More than a half dozen states have passed laws to reduce early voting, setting up a clash with civil rights groups and Democrats who claim the rules could disenfranchise minority voters in the 2012 elections.
Among the states with new restrictions: Wisconsin and Florida, presidential swing states that are key battlegrounds in the fight for control of the Senate, narrowly held by the Democrats.
In Florida, nearly 3.3 million Democrats cast in-person ballots before Election Day in the 2008 contest that swept President Obama into power. By contrast, 810,666 Florida Republicans participated in the in-person early voting that year, according to the Florida secretary of State's office. Obama won the state by 3 percentage points.
In five other states - Georgia, Maine, Ohio, Tennessee and West Virginia - this year approved laws shortening early voting, according to the non-partisan National Conference of State Legislatures. With the exeption of West Virginia, Republicans control the governor's offices and legislatures in those states.

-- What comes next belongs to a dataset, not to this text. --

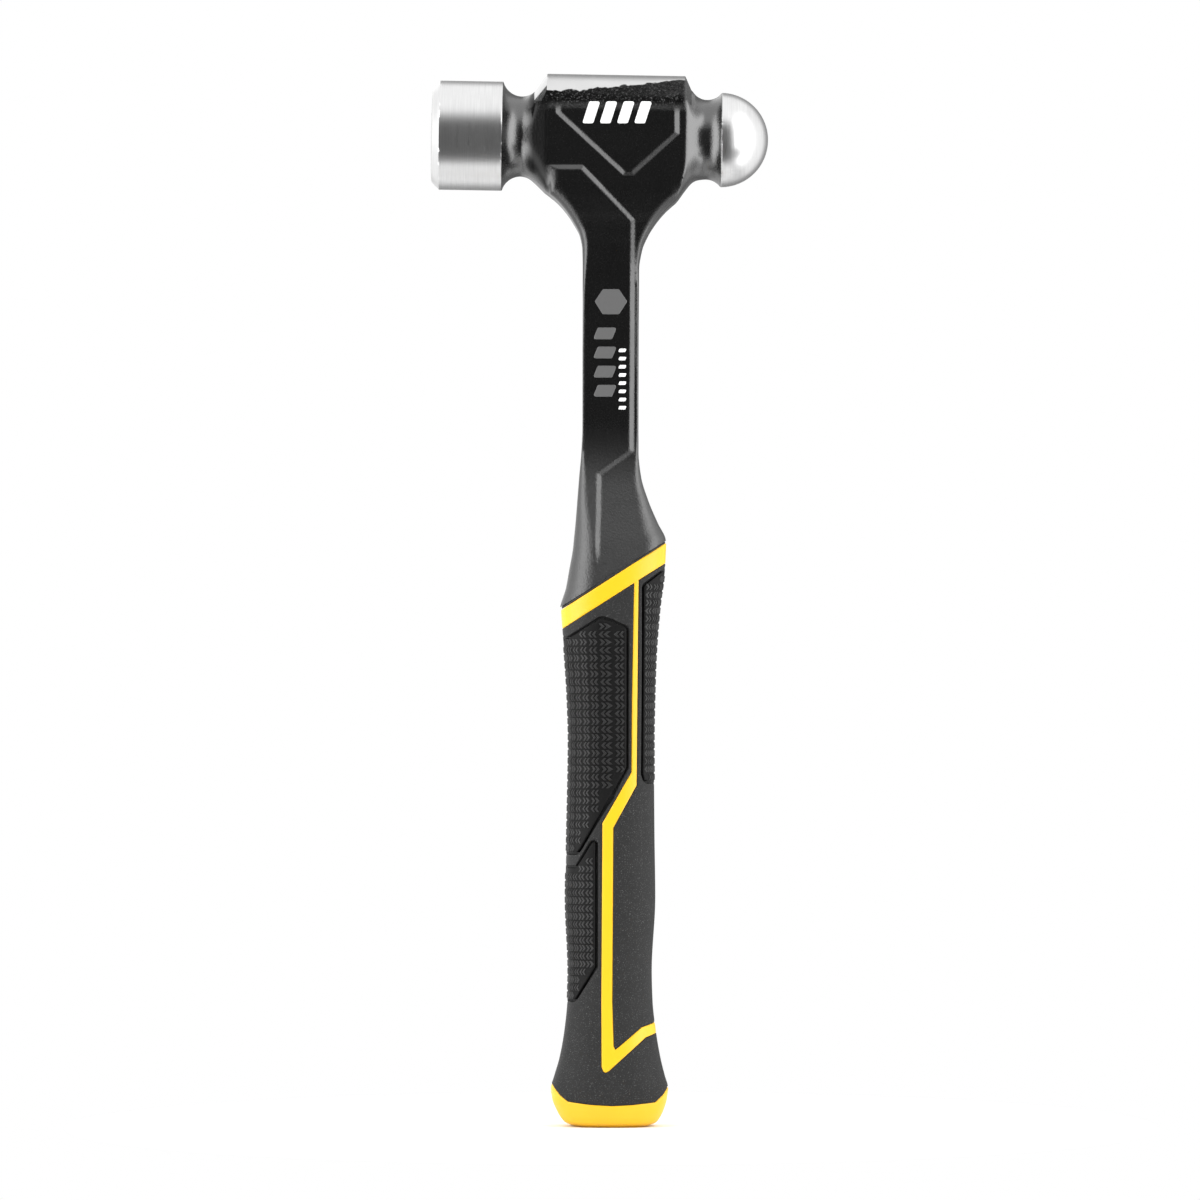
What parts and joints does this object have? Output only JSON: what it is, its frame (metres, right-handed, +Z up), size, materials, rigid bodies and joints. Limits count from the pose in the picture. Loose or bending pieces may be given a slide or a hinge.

The Republican-controlled Legislature in another key presidential battleground state, North Carolina, plans to revisit a proposal next year to reduce early voting voting from 16 days to 10. North Carolina Rep. Bert Jones said he sponsored the bill to cut the state's early voting by six days to reduce the influence of political money in state and local elections. "The longer voting period gives that much more of an advantage to candidates who have more money to spend." said Jones, a Republican. "Ten voting days is still a generous amount of time." Opponents say early voting restrictions, along with new laws in six states requiring photo identification at the polls, will thwart traditionally Democratic voters, including college students, African Americans, and Latinos.

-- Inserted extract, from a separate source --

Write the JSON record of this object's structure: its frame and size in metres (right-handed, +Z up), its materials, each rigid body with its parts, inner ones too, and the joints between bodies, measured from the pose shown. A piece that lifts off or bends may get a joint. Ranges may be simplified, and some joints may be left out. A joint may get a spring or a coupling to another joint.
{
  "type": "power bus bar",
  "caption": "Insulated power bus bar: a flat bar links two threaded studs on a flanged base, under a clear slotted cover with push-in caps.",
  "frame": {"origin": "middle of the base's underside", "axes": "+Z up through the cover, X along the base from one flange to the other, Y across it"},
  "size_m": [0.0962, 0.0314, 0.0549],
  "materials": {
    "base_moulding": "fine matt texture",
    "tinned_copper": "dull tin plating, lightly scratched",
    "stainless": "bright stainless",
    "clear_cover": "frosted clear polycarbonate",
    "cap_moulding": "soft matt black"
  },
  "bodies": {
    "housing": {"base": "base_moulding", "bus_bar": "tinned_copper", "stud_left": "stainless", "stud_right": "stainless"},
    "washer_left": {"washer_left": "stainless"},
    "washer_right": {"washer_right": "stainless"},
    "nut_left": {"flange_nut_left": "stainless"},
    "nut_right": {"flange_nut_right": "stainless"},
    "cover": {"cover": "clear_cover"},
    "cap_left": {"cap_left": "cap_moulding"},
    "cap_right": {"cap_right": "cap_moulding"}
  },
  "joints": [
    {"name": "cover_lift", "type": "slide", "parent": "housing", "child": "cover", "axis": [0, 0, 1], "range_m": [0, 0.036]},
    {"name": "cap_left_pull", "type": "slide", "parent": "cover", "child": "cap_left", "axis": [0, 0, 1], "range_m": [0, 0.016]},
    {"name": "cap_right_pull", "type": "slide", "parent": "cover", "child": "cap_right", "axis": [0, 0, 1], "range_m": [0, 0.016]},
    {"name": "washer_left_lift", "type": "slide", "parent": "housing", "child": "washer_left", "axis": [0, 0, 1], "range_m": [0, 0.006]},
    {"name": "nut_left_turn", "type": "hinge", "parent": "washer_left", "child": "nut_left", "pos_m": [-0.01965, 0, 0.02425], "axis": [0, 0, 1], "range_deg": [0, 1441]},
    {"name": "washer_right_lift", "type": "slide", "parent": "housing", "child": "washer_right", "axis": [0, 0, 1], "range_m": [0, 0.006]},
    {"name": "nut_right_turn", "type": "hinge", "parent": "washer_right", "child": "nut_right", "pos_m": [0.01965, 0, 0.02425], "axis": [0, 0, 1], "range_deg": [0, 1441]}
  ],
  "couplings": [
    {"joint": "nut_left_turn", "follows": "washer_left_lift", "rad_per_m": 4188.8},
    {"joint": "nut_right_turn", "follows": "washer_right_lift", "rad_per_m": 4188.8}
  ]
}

Republicans think their path to victory is through limiting eligible voters'access to the polls." said Obama campaign spokesman Ben MaBolt. "Our goal is to maximize participation." The Obama campaign scored a very key victory last week when Ohio officials certified that the law's opponents had collected enough signatures to get a repeal petition on the November ballot. That delays the implentation of the law.

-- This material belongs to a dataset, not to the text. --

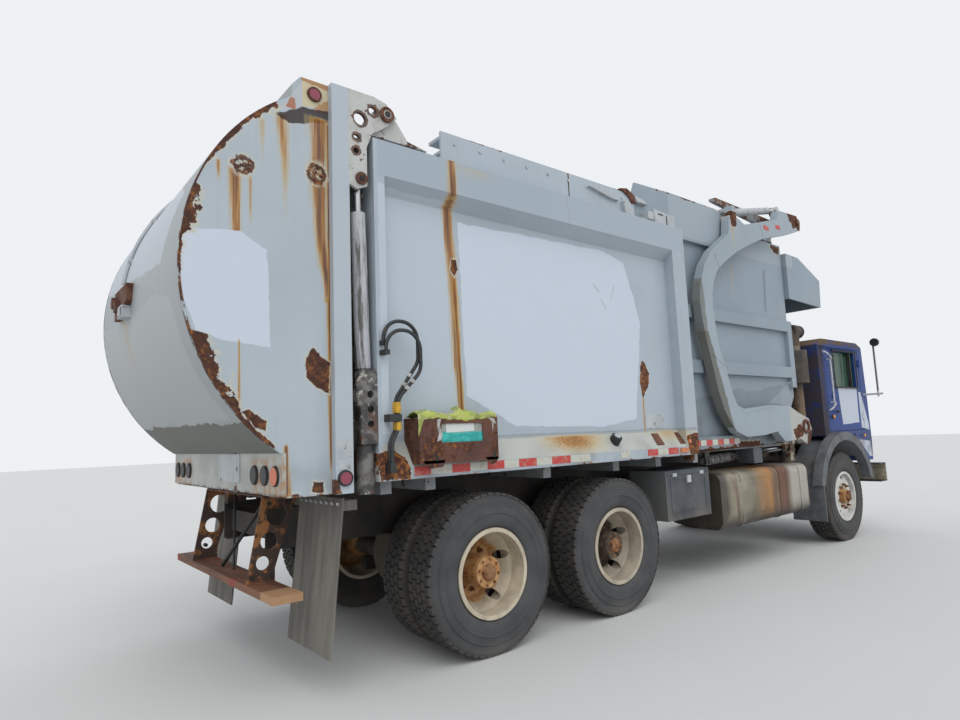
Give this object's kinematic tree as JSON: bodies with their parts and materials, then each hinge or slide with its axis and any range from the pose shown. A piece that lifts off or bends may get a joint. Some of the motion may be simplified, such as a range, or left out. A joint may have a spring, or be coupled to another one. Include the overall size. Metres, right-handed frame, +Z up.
{
  "type": "front-loading refuse truck",
  "caption": "Cab-forward refuse truck with a sheet body, bulged lifting tailgate, curved lift arms and forks folded back over the hopper.",
  "frame": {"origin": "centre of the bounding box on the ground under the tyres", "axes": "+X forward, +Y to the driver's left, +Z up"},
  "size_m": [9.255, 2.7658, 4.17],
  "materials": {
    "body_paint": "faded pale blue-grey paint with primer patches and rust streaks",
    "body_paint_dark": "dirty grey paint",
    "black_frame": "dull black paint with road dirt",
    "cast_axle": "dirty casting",
    "engine_iron": "dirty casting",
    "tank_aluminium": "stained sheet",
    "box_plastic": "dusty",
    "worn_steel": "worn paint",
    "rusty_steel": "rusted paint",
    "lamp_red": "lens",
    "lamp_amber": "lens",
    "cylinder_paint": "dirty pale paint",
    "rod_chrome": "polished",
    "cab_paint": "blue gloss",
    "glass": "tinted",
    "cab_trim": "grained",
    "fender_rubber": "dusty black",
    "mirror_black": "black",
    "hose_rubber": "dull black",
    "cleaner_grey": "dirty grey paint",
    "flap_rubber": "dusty",
    "kit_fabric": "coated cloth",
    "rim_white": "white paint",
    "rim_cream": "dirty cream paint",
    "tyre": "rubber"
  },
  "bodies": {
    "truck": {"chassis_frame": "black_frame", "front_axle": "cast_axle", "rear_axles": "cast_axle", "suspension": "black_frame", "engine_and_gearbox": "engine_iron", "fuel_tank": "tank_aluminium", "equipment_boxes": "box_plastic", "front_bumper": "black_frame", "body_floor": "body_paint_dark", "subframe": "black_frame", "body_sides": "body_paint", "body_roof": "body_paint", "hopper_sides": "body_paint", "hopper_top_sides": "body_paint", "hopper_front": "body_paint", "body_brackets": "black_frame", "hydraulic_hoses": "hose_rubber", "cab_shell": "cab_paint", "cab_lamps": "lamp_amber", "cab_glass": "glass", "cab_interior": "cab_trim", "front_fenders": "fender_rubber", "mirrors": "mirror_black", "air_cleaner": "cleaner_grey", "rear_step": "rusty_steel", "mudflaps": "flap_rubber", "spill_kit_holder": "rusty_steel", "spill_kit_bag": "kit_fabric"},
    "knuckle_left": {"knuckle_left": "cast_axle"},
    "wheel_front_left": {"tyre_front_left": "tyre", "rim_front_left": "rim_white"},
    "wheels_rear_left": {"tyres_rear_left": "tyre", "rims_rear_left": "rim_cream"},
    "wheels_mid_left": {"tyres_mid_left": "tyre", "rims_mid_left": "rim_cream"},
    "door_left": {"door_left": "cab_paint", "door_glass_left": "glass"},
    "knuckle_right": {"knuckle_right": "cast_axle"},
    "wheel_front_right": {"tyre_front_right": "tyre", "rim_front_right": "rim_white"},
    "wheels_rear_right": {"tyres_rear_right": "tyre", "rims_rear_right": "rim_cream"},
    "wheels_mid_right": {"tyres_mid_right": "tyre", "rims_mid_right": "rim_cream"},
    "door_right": {"door_right": "cab_paint", "door_glass_right": "glass"},
    "tailgate": {"tailgate_shell": "body_paint", "tailgate_frame": "body_paint", "camera_box": "rusty_steel", "tail_lamps": "lamp_red"},
    "lift_arms": {"lift_arms": "body_paint"},
    "forks": {"fork_carriage": "worn_steel"},
    "top_door": {"top_door": "body_paint"},
    "packer_panel": {"packer_panel": "worn_steel"},
    "tailgate_cylinder_barrels": {"tailgate_cylinder_barrels": "cylinder_paint"},
    "tailgate_cylinder_rods": {"tailgate_cylinder_rods": "rod_chrome"},
    "lift_cylinder_barrels": {"lift_cylinder_barrels": "cylinder_paint"},
    "lift_cylinder_rods": {"lift_cylinder_rods": "rod_chrome"},
    "fork_cylinder_barrels": {"fork_cylinder_barrels": "cylinder_paint"},
    "fork_cylinder_rods": {"fork_cylinder_rods": "rod_chrome"}
  },
  "joints": [
    {"name": "steer_left", "type": "hinge", "parent": "truck", "child": "knuckle_left", "pos_m": [3.2375, 0.92, 0.54], "axis": [0, 0, 1], "range_deg": [-30, 30]},
    {"name": "roll_front_left", "type": "hinge", "parent": "knuckle_left", "child": "wheel_front_left", "pos_m": [3.2375, 1.05, 0.54], "axis": [0, 1, 0], "continuous": true},
    {"name": "roll_rear_left", "type": "hinge", "parent": "truck", "child": "wheels_rear_left", "pos_m": [-2.5425, 0.916, 0.54], "axis": [0, 1, 0], "continuous": true},
    {"name": "roll_mid_left", "type": "hinge", "parent": "truck", "child": "wheels_mid_left", "pos_m": [-1.2025, 0.916, 0.54], "axis": [0, 1, 0], "continuous": true},
    {"name": "door_left_hinge", "type": "hinge", "parent": "truck", "child": "door_left", "pos_m": [4.2905, 1.112, 1.8], "axis": [0, 0, -1], "range_deg": [0, 70]},
    {"name": "steer_right", "type": "hinge", "parent": "truck", "child": "knuckle_right", "pos_m": [3.2375, -0.92, 0.54], "axis": [0, 0, 1], "range_deg": [-30, 30]},
    {"name": "roll_front_right", "type": "hinge", "parent": "knuckle_right", "child": "wheel_front_right", "pos_m": [3.2375, -1.05, 0.54], "axis": [0, 1, 0], "continuous": true},
    {"name": "roll_rear_right", "type": "hinge", "parent": "truck", "child": "wheels_rear_right", "pos_m": [-2.5425, -0.916, 0.54], "axis": [0, 1, 0], "continuous": true},
    {"name": "roll_mid_right", "type": "hinge", "parent": "truck", "child": "wheels_mid_right", "pos_m": [-1.2025, -0.916, 0.54], "axis": [0, 1, 0], "continuous": true},
    {"name": "door_right_hinge", "type": "hinge", "parent": "truck", "child": "door_right", "pos_m": [4.2905, -1.112, 1.8], "axis": [0, 0, 1], "range_deg": [0, 70]},
    {"name": "tailgate_hinge", "type": "hinge", "parent": "truck", "child": "tailgate", "pos_m": [-3.3225, 0, 3.59], "axis": [0, 1, 0], "range_deg": [0, 85]},
    {"name": "arm_lift", "type": "hinge", "parent": "truck", "child": "lift_arms", "pos_m": [2.2575, 0, 1.36], "axis": [0, 1, 0], "range_deg": [0, 98]},
    {"name": "fork_tilt", "type": "hinge", "parent": "lift_arms", "child": "forks", "pos_m": [2.5575, 0, 3.95], "axis": [0, 1, 0], "range_deg": [0, 95]},
    {"name": "top_door_slide", "type": "slide", "parent": "truck", "child": "top_door", "axis": [-1, 0, 0], "range_m": [0, 1.98]},
    {"name": "packer_slide", "type": "slide", "parent": "truck", "child": "packer_panel", "axis": [-1, 0, 0], "range_m": [0, 1.4]},
    {"name": "tailgate_cylinder_swing", "type": "hinge", "parent": "truck", "child": "tailgate_cylinder_barrels", "pos_m": [-3.4925, 0, 1.87], "axis": [0, 1, 0], "range_deg": [-8.72, 0]},
    {"name": "tailgate_cylinder_stroke", "type": "slide", "parent": "tailgate_cylinder_barrels", "child": "tailgate_cylinder_rods", "axis": [-0.0202, 0, 0.9998], "range_m": [0, 0.6605]},
    {"name": "lift_cylinder_swing", "type": "hinge", "parent": "truck", "child": "lift_cylinder_barrels", "pos_m": [0.7575, 0, 1.11], "axis": [0, 1, 0], "range_deg": [-0.45737, 0]},
    {"name": "lift_cylinder_stroke", "type": "slide", "parent": "lift_cylinder_barrels", "child": "lift_cylinder_rods", "axis": [0.9992, 0, 0.0408], "range_m": [-0.42278, 0]},
    {"name": "fork_cylinder_swing", "type": "hinge", "parent": "lift_arms", "child": "fork_cylinder_barrels", "pos_m": [1.0475, 0, 3.83], "axis": [0, 1, 0], "range_deg": [0, 2.33]},
    {"name": "fork_cylinder_stroke", "type": "slide", "parent": "fork_cylinder_barrels", "child": "fork_cylinder_rods", "axis": [0.9764, 0, 0.2161], "range_m": [0, 0.38246]}
  ],
  "couplings": [
    {"joint": "steer_right", "follows": "steer_left", "ratio": 1},
    {"joint": "tailgate_cylinder_swing", "follows": "tailgate_hinge", "ratio": -0.10232},
    {"joint": "tailgate_cylinder_stroke", "follows": "tailgate_hinge", "m_per_rad": 0.44502},
    {"joint": "lift_cylinder_swing", "follows": "arm_lift", "ratio": -0.004463},
    {"joint": "lift_cylinder_stroke", "follows": "arm_lift", "m_per_rad": -0.24701},
    {"joint": "fork_cylinder_swing", "follows": "fork_tilt", "ratio": 0.024328},
    {"joint": "fork_cylinder_stroke", "follows": "fork_tilt", "m_per_rad": 0.23049}
  ]
}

Obama's political operation, Organizing for America, helped run the petition drive, which collected nearly half a million signatures. Efforts are underway in other states to combat new voting restrictions, campaign officials said. Early voting has surged in recent years. More than a dozen states launched or expanded early voting programs from 2001 through 2010, according to data compiled by Jennie Bowser of the National Conference of State Legislatures. Overall, 34% of voters in the 2008 general election cast ballots before Election Day, up from 22.2% four years earlier, according to data from the Associated Press and Edison Research. Michael McDonald, an elections expert at Virginia's George Mason University, said it's too soon to tell whether the new laws will lower turnout. The changes may lead to longer lines on Election Day, he said. But, "in a high-profile presidential election, people are entusiastic about voting and will often overcome the barriers put in their way.